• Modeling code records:

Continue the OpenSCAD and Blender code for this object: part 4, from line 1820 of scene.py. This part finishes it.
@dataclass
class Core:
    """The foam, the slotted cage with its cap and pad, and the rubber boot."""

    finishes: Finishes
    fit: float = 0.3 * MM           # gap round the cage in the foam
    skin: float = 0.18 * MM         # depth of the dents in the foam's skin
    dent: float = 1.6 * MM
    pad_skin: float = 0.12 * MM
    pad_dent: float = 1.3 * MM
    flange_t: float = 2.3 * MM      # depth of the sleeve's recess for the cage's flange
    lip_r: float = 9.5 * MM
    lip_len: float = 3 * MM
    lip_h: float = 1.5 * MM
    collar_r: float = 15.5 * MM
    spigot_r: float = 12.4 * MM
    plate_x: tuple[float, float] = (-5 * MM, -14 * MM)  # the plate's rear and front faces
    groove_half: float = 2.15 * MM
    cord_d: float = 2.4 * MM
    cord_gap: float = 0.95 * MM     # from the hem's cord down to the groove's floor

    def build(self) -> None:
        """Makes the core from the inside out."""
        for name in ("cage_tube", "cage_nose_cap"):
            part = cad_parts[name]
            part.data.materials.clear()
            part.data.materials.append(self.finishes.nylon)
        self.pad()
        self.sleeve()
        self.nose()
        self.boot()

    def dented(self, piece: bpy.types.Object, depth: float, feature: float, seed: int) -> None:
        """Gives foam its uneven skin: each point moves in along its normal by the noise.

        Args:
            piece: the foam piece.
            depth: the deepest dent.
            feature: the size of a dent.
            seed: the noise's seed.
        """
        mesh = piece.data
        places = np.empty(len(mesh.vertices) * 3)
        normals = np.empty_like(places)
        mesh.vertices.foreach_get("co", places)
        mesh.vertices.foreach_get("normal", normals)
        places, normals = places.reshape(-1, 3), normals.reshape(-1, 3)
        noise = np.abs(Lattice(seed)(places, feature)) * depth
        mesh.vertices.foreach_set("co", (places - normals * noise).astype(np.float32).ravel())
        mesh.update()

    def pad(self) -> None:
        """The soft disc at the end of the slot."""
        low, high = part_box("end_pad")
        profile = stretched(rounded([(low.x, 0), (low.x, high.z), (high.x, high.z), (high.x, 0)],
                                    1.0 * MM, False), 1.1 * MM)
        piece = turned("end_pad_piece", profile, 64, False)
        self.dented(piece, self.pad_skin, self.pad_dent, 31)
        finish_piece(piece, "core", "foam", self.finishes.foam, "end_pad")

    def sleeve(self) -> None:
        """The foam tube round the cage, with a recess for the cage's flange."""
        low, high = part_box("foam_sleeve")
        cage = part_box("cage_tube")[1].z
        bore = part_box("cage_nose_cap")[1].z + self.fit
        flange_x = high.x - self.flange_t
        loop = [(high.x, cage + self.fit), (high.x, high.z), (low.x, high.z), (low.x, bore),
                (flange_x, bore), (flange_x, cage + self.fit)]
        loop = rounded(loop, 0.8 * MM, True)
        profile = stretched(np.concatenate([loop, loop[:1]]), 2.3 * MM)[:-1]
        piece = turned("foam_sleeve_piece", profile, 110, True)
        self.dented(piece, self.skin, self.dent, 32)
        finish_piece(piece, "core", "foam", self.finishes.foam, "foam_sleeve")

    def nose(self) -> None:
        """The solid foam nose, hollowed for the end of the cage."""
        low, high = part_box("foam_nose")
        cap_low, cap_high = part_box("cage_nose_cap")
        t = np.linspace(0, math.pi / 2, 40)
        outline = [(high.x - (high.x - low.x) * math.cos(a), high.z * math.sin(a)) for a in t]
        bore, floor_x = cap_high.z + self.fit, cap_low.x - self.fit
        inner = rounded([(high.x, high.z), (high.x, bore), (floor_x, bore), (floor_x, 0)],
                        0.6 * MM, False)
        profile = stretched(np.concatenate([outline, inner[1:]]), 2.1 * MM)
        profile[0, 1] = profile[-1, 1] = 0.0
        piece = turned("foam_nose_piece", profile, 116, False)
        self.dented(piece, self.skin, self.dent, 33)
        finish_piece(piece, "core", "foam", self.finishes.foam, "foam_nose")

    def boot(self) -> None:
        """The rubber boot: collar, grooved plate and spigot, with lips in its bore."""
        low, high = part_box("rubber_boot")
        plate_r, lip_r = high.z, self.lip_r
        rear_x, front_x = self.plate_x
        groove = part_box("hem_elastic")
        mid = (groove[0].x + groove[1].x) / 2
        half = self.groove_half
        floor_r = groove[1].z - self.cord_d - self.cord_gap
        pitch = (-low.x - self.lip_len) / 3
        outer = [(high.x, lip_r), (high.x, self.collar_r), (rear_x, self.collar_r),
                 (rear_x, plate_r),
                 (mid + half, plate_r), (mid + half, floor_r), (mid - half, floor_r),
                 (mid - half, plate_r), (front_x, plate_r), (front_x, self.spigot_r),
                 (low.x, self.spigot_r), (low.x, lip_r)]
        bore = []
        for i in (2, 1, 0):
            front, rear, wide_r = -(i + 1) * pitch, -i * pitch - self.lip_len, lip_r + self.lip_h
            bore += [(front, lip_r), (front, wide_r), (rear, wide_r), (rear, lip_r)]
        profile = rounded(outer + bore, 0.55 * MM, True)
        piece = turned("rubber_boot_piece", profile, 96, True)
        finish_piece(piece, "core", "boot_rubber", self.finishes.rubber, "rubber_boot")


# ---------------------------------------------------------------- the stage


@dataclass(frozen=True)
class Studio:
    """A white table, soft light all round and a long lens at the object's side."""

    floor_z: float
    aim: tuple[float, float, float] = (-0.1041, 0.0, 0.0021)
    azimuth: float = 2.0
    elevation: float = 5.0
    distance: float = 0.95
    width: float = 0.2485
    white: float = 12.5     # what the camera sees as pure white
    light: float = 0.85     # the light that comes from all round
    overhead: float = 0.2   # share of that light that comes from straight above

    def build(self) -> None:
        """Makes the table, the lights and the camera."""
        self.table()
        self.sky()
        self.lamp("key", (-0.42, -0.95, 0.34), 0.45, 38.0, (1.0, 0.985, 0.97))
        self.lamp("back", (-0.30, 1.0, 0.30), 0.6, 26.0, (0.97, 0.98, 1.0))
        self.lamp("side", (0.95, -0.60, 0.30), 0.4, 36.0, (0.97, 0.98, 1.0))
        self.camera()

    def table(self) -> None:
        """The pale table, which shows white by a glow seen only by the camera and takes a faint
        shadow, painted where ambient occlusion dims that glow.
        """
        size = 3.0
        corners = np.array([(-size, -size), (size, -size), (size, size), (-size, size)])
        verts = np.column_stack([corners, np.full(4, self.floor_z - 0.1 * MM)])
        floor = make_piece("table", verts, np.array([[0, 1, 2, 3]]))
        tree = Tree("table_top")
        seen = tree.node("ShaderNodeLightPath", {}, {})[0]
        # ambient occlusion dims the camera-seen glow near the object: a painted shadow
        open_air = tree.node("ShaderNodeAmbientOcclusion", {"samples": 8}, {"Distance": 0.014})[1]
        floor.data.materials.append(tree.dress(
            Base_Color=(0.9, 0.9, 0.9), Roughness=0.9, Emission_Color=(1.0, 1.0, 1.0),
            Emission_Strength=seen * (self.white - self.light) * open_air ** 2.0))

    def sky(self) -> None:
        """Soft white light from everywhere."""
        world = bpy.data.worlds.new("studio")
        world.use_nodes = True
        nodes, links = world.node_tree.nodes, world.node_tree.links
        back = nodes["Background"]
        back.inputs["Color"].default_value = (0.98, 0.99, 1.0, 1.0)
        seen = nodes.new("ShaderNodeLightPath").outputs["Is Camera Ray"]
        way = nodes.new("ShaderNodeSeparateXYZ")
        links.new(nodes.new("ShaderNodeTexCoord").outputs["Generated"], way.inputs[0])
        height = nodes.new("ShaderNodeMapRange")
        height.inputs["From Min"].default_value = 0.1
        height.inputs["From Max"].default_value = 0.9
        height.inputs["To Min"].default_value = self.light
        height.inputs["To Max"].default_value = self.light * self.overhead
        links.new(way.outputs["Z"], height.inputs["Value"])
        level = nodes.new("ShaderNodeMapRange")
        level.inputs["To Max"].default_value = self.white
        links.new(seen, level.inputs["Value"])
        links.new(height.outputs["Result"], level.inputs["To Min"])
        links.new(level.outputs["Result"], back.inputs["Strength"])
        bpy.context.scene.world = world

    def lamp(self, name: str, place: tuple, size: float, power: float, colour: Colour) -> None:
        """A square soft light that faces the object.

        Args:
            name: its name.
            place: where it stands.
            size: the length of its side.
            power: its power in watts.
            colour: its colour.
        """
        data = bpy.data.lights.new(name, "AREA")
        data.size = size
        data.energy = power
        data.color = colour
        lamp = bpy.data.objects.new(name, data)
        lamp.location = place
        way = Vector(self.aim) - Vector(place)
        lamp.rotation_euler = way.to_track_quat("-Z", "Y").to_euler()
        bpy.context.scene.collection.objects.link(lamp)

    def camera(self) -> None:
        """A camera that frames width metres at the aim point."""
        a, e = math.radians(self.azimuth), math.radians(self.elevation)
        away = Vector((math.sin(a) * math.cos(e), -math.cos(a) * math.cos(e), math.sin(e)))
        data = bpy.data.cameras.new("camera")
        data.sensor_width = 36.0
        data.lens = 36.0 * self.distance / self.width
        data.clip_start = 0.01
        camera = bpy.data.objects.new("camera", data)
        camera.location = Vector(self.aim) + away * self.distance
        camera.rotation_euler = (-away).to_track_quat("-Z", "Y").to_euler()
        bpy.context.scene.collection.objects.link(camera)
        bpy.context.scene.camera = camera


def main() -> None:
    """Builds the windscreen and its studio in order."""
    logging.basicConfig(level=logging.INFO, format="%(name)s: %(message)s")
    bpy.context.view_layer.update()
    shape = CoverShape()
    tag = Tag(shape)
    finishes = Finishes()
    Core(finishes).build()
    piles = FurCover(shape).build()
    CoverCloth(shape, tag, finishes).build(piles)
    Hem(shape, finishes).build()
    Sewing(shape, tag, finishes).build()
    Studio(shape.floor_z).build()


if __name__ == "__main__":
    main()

...

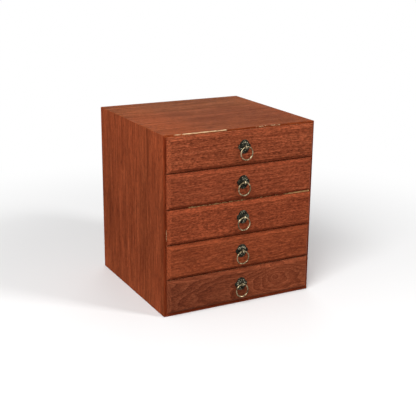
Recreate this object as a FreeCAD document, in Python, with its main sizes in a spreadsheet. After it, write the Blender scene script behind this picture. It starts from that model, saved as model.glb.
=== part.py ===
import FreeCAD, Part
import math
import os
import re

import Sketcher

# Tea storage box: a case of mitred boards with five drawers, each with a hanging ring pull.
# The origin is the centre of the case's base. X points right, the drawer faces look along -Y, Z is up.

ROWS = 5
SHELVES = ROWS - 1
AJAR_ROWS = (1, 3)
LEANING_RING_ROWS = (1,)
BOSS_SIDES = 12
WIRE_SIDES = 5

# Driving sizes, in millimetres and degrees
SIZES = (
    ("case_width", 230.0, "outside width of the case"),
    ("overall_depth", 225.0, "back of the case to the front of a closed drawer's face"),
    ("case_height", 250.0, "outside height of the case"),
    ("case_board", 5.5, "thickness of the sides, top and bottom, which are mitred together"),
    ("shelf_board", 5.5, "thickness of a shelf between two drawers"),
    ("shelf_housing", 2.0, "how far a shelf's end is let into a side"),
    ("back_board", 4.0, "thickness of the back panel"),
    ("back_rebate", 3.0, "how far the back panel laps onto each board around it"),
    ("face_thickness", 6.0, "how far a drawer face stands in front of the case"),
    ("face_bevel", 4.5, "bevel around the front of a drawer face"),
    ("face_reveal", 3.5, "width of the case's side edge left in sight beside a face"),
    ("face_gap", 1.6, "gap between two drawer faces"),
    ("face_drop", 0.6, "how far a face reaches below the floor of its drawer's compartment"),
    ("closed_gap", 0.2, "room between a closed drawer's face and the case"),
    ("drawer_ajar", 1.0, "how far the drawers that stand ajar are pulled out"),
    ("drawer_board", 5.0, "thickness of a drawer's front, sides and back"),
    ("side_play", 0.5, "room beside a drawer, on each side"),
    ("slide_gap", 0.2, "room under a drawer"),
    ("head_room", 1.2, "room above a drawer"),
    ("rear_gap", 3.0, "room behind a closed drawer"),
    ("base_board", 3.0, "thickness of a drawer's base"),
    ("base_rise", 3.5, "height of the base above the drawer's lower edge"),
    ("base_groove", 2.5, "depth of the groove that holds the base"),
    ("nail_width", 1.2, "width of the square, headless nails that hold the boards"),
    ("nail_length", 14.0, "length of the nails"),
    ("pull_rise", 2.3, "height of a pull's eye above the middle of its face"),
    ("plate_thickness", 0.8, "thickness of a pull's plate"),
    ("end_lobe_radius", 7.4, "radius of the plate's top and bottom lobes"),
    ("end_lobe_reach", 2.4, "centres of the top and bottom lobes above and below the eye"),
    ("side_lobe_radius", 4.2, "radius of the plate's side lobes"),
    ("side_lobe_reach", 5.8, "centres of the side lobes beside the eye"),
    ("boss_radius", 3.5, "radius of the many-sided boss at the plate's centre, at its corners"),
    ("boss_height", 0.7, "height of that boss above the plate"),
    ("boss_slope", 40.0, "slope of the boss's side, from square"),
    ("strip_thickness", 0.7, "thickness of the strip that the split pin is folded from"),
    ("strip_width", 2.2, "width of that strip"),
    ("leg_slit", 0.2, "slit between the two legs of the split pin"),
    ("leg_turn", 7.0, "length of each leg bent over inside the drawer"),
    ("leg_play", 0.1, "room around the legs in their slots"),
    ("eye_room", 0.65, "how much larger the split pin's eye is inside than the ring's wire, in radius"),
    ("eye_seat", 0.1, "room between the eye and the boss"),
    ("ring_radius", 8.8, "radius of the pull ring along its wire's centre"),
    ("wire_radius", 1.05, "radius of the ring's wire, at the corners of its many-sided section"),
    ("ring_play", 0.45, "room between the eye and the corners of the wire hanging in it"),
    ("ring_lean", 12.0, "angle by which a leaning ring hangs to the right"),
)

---

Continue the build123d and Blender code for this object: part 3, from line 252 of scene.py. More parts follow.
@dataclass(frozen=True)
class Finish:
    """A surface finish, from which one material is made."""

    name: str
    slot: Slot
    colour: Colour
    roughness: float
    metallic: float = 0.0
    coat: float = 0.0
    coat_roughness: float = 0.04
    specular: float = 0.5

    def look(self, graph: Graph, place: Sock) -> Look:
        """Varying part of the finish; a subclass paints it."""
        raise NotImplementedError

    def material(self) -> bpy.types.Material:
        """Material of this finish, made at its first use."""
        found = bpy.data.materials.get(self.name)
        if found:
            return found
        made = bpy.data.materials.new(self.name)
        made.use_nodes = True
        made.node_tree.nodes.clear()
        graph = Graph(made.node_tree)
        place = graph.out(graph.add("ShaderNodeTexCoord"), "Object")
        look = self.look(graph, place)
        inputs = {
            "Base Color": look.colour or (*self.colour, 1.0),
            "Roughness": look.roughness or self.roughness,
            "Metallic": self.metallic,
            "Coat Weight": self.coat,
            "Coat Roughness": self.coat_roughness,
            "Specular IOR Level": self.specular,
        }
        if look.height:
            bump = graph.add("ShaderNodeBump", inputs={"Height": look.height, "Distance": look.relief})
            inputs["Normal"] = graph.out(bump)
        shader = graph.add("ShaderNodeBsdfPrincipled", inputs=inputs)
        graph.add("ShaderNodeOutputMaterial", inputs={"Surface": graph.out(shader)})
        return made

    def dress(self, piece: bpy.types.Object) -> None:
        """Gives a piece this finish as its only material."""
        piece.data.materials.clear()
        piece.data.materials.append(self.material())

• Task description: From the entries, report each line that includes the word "Blender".

• Response to the task:
Continue the OpenSCAD and Blender code for this object: part 4, from line 1820 of scene.py. This part finishes it.
Recreate this object as a FreeCAD document, in Python, with its main sizes in a spreadsheet. After it, write the Blender scene script behind this picture. It starts from that model, saved as model.glb.
Continue the build123d and Blender code for this object: part 3, from line 252 of scene.py. More parts follow.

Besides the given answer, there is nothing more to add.